Chesapeake Oyster Packinghouses- The Brisk, Brutal Bay Shellfish Business

 Harper's Weekly illustration of a Baltimore packinghouse, March, 1872. Collection of author.

Harper's Weekly illustration of a Baltimore packinghouse, March, 1872. Collection of author.

Oystering in the 19th century was a nasty business. Shellfish harvests were highly competitive, prices were high, and little heed was paid to harvesting regulations (or the Oyster Navy enforcing them). People killed over access to oysters and the money they represented, and whether that meant a oysterman murdering an immigrant crewmember or a tonger gunning down a rival skipjack captain, anarchy prevailed. By the late 1800's, oyster poaching and general lawlessness was rampant on the Bay's byways- all to feed the ceaseless demand of the oyster packinghouses in Baltimore, Crisfield, Solomons, and Norfolk. In each city, hundreds of packinghouses competed for dock space and consumer adoration, turning out hundreds of thousands of cans from each brand every year. Transported by rail, these cans of Chesapeake oysters brought the brackish taste of the Bay to hungry Americans across the country, in communities thousands of miles away from the coast.

 Oyster shuckers, Rock Point, Maryland. Image from the Library of Congress collections.

Oyster shuckers, Rock Point, Maryland. Image from the Library of Congress collections.

Oyster packinghouses, although far less likely to incite murder, were another often unsavory link in the processing chain that moved oyster from the Bay to markets across the country. As the image above shows, these were wet, dark, cold places where oysters were shucked, packed and shipped by an immigrant or African-American workforce. An industrial report in 1886 described the workers in one of Baltimore's 45 packinghouses: " The oyster shuckers are a vert hard working, good-tempered- if not very clean- community; their morals are not very strict, if their conversation is a criterion, and the standards of intelligence is certainly low." The reporter went on to state the average wage for one of these maligned workers- a paltry 5 cents per can.

 Image of a crisfield packinghouse, Frank Leslie's Weekly, 1878. Collection of Author.

Image of a crisfield packinghouse, Frank Leslie's Weekly, 1878. Collection of Author.

Crisfield, Maryland's packinghouses were largely supplied by African-American labor, unlike Baltimore, where German and Irish immigrants made up the majority of the workforce. Many of these shuckers, washers, blowers, measurers, and fillers were once slaves who now toiled for nominal wages at the town's 16 different packinghouses. In 1880, one report estimated that out of 678 employees working for oyster packers in Crisfield, 500 of those were African-American. Together, these shuckers had packed 427,270 bushels of oysters in a single year.

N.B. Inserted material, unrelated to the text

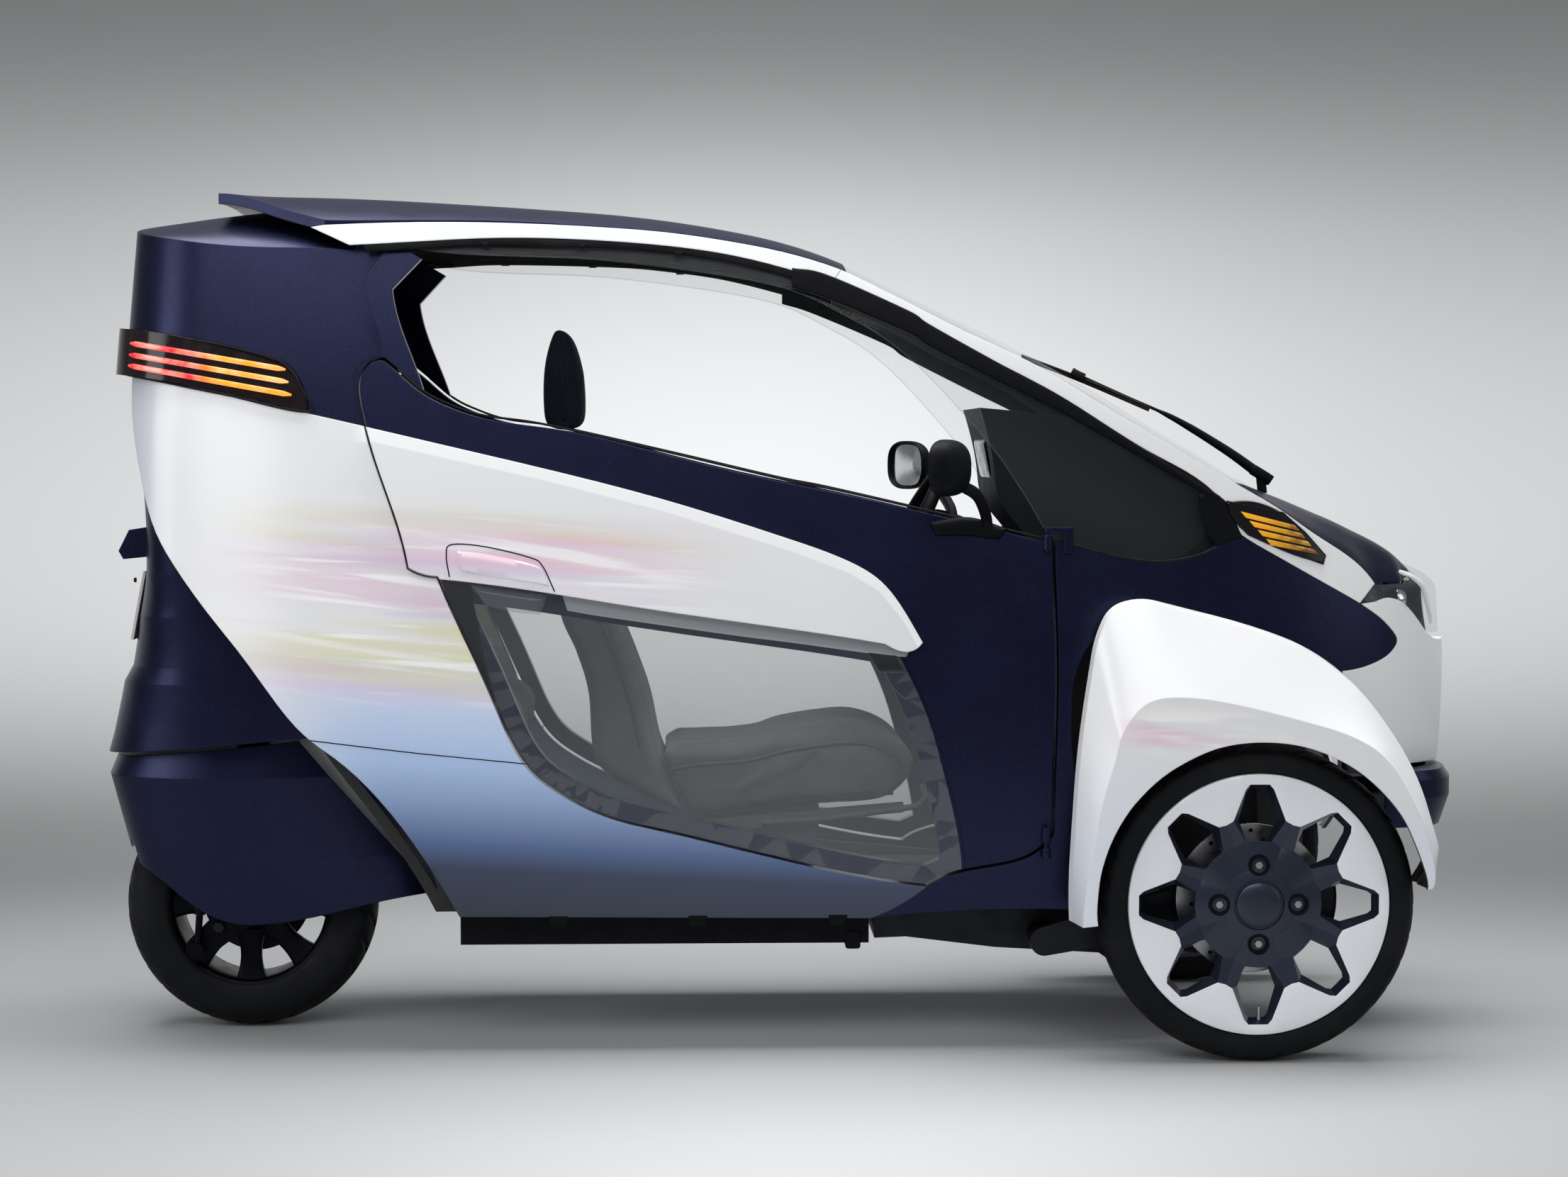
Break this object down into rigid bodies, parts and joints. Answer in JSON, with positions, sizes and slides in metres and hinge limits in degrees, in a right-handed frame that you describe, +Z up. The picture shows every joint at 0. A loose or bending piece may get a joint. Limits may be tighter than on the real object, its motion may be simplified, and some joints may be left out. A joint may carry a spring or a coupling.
{
  "type": "three wheeled car",
  "caption": "Narrow tandem electric three-wheeler with two covered front wheels, a steered rear wheel, clear-panelled doors, an open-sided cabin and a swept roof.",
  "frame": {"origin": "on the ground under the centre of the bounding box", "axes": "+X forwards, +Y to the car's left, +Z up; the pictured right side faces -Y"},
  "size_m": [2.35, 0.966, 1.445],
  "materials": {
    "white_paint": "satin pearl",
    "dark_paint": "satin metallic",
    "black_plastic": "matte",
    "grey_plastic": "matte",
    "clear_window": "clear",
    "tinted_glass": "grey tint",
    "clear_lamp": "clear",
    "smoked_lamp": "smoked",
    "seat_cloth": "woven",
    "headrest_cloth": "woven",
    "steel": "satin",
    "cast_metal": "cast",
    "wheel_paint": "satin",
    "plate": "plain",
    "tyre": "matte"
  },
  "bodies": {
    "body": {"floor_tub": "grey_plastic", "battery_box": "black_plastic", "rear_quarters": "white_paint", "rear_pod": "dark_paint", "tail_lamps": "smoked_lamp", "rear_panel": "dark_paint", "number_plate": "plate", "roof_panel": "dark_paint", "roof_rails": "white_paint", "front_pillars": "white_paint", "windscreen": "clear_window", "side_windows": "clear_window", "front_side_panels": "dark_paint", "nose_cap": "white_paint", "bonnet": "dark_paint", "headlamps": "clear_lamp", "turn_lamps": "clear_lamp", "lower_bumper": "dark_paint", "front_fenders": "white_paint", "suspension_arms": "cast_metal", "knuckles": "cast_metal", "front_seat_base": "seat_cloth", "front_seat_back": "seat_cloth", "front_headrest": "headrest_cloth", "seat_frame": "grey_plastic", "rear_seat": "seat_cloth", "dashboard": "grey_plastic", "wiper": "black_plastic", "rear_frame": "steel", "steering_column": "black_plastic"},
    "front_right_wheel": {"front_right_rim": "wheel_paint", "front_right_tyre": "tyre"},
    "front_left_wheel": {"front_left_rim": "wheel_paint", "front_left_tyre": "tyre"},
    "rear_steering": {"steer_fork": "cast_metal", "rear_damper": "steel", "rear_cover": "dark_paint"},
    "rear_wheel": {"rear_rim": "wheel_paint", "rear_tyre": "tyre"},
    "door_right": {"door_right_shell": "dark_paint", "door_right_glass": "tinted_glass", "door_right_band": "white_paint", "door_right_handle": "black_plastic", "door_right_mirror": "dark_paint"},
    "door_left": {"door_left_shell": "dark_paint", "door_left_glass": "tinted_glass", "door_left_band": "white_paint", "door_left_handle": "black_plastic", "door_left_mirror": "dark_paint"},
    "driver_wheel": {"steering_wheel": "black_plastic"}
  },
  "joints": [
    {"name": "front_right_spin", "type": "hinge", "parent": "body", "child": "front_right_wheel", "pos_m": [0.77, -0.35, 0.263], "axis": [0, 1, 0], "continuous": true},
    {"name": "front_left_spin", "type": "hinge", "parent": "body", "child": "front_left_wheel", "pos_m": [0.77, 0.35, 0.263], "axis": [0, 1, 0], "continuous": true},
    {"name": "rear_steer_turn", "type": "hinge", "parent": "body", "child": "rear_steering", "pos_m": [-0.93, 0, 0.5], "axis": [0, 0, 1], "range_deg": [-26, 26]},
    {"name": "rear_spin", "type": "hinge", "parent": "rear_steering", "child": "rear_wheel", "pos_m": [-0.93, 0, 0.218], "axis": [0, 1, 0], "continuous": true},
    {"name": "door_right_open", "type": "hinge", "parent": "body", "child": "door_right", "pos_m": [0.43, -0.308, 0.6], "axis": [0, 0, 1], "range_deg": [0, 60]},
    {"name": "door_left_open", "type": "hinge", "parent": "body", "child": "door_left", "pos_m": [0.43, 0.308, 0.6], "axis": [0, 0, -1], "range_deg": [0, 60]},
    {"name": "driver_wheel_turn", "type": "hinge", "parent": "body", "child": "driver_wheel", "pos_m": [0.215, 0, 0.85], "axis": [0.8829, 0, -0.4695], "range_deg": [-104, 104]}
  ],
  "couplings": [
    {"joint": "driver_wheel_turn", "follows": "rear_steer_turn", "ratio": 4}
  ]
}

 "Little Lottie, a regular oyster shucker", by Lewis Hine, 1911. Library of Congress Collections.

"Little Lottie, a regular oyster shucker", by Lewis Hine, 1911. Library of Congress Collections.

Children frequently worked alongside their parents in the gritty, steamy packinghouses, shucking oysters while standing on drifts of slowly rotting shells. It was a frequent sight in the era prior to child labor laws, and a reminder that like New England's mills or West Virginia's coal mines, oyster packinghouses were one part of the vast Industrial Revolution that ground along on human cogs. Indeed, Thomas Kensett, one of the founders of Baltimore's oyster canning industry, proudly stated in 1869, "Were it not for the shucking of oysters, many children, from twelve to fifteen years of age, would spend much of their time in the streets and around the wharves and docks,  being trained up to immorality and crime, and preparing to fill up our jails and warehouses."

 A Baltimore worker individually solders the oyster cans before shipping. Harper's Weekly, 1872.

A Baltimore worker individually solders the oyster cans before shipping. Harper's Weekly, 1872.

For 60 years, packinghouses were the lifeblood of the Chesapeake's waterfront communities. Even small towns might have one that packed tomatoes in summer, and oysters in winter, or later when the oyster harvest declined, transitioned to picking and packing crabmeat.

Today, all but a notable handful of these packinghouses are gone, and the few that are left often employ a combination of locals with an influx of immigrants from Central America on H2B visas. JM Clayton's in Cambridge, Metompkin in Crisfield, Chesapeake Landing in St Michaels- these businesses have managed to survive even as their traditional workforce has moved on to jobs with benefits, salaries and indoor heating, and as the Chesapeake oyster industry has plummeted and started to rise again.  Despite these changes, much remains the same for the Bay's remaining oyster packinghouses. It is still dirty work, it is still a job where shuckers get paid by the pound, and one where English is still intermingled with many different languages- all down a long packing table where oysters are shucked by deft hands, faster than the eye can see.